Fracture Properties of Plastic-Steel Fiber High-Performance Concrete after High-Temperature Exposure

Abstract

To study the fracture properties of plastic-steel fiber high-performance concrete at high temperatures, the load-mid-span displacement curve and load-opening displacement curve of plastic-steel fiber concrete were obtained through fracture test conducted before and after exposure to high temperature. By calculating the fracture parameters, fracture energy, and characteristic length of concrete, the relationship of fracture parameters, fracture energy, and characteristic length of concrete with temperature was comparatively analyzed against the experimental results obtained for plain concrete.

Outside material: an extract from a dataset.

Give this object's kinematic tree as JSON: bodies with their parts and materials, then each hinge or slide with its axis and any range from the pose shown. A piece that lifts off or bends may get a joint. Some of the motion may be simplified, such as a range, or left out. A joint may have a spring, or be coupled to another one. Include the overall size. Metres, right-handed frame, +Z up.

According to the analytical results, the crack initiation load value, maximum load and crack initiation toughness of SFRC are significantly improved after high-temperature exposure, and the plastic-steel fiber reinforced concrete is effective in reducing the critical value of crack opening displacement for concrete. When the test temperature ranges from 200°C to 600°C, the anti-cracking effect of plastic-steel fiber on concrete is more significant relative to plain concrete. Given temperature rise, the plastic-steel fiber reinforced concrete shows decrease in brittleness but increase in toughness, with the level of fracture energy first increasing and then decreasing. Besides, there is only slight difference observed in characteristic length between plastic-steel fiber reinforced concrete and steel fiber reinforced concrete.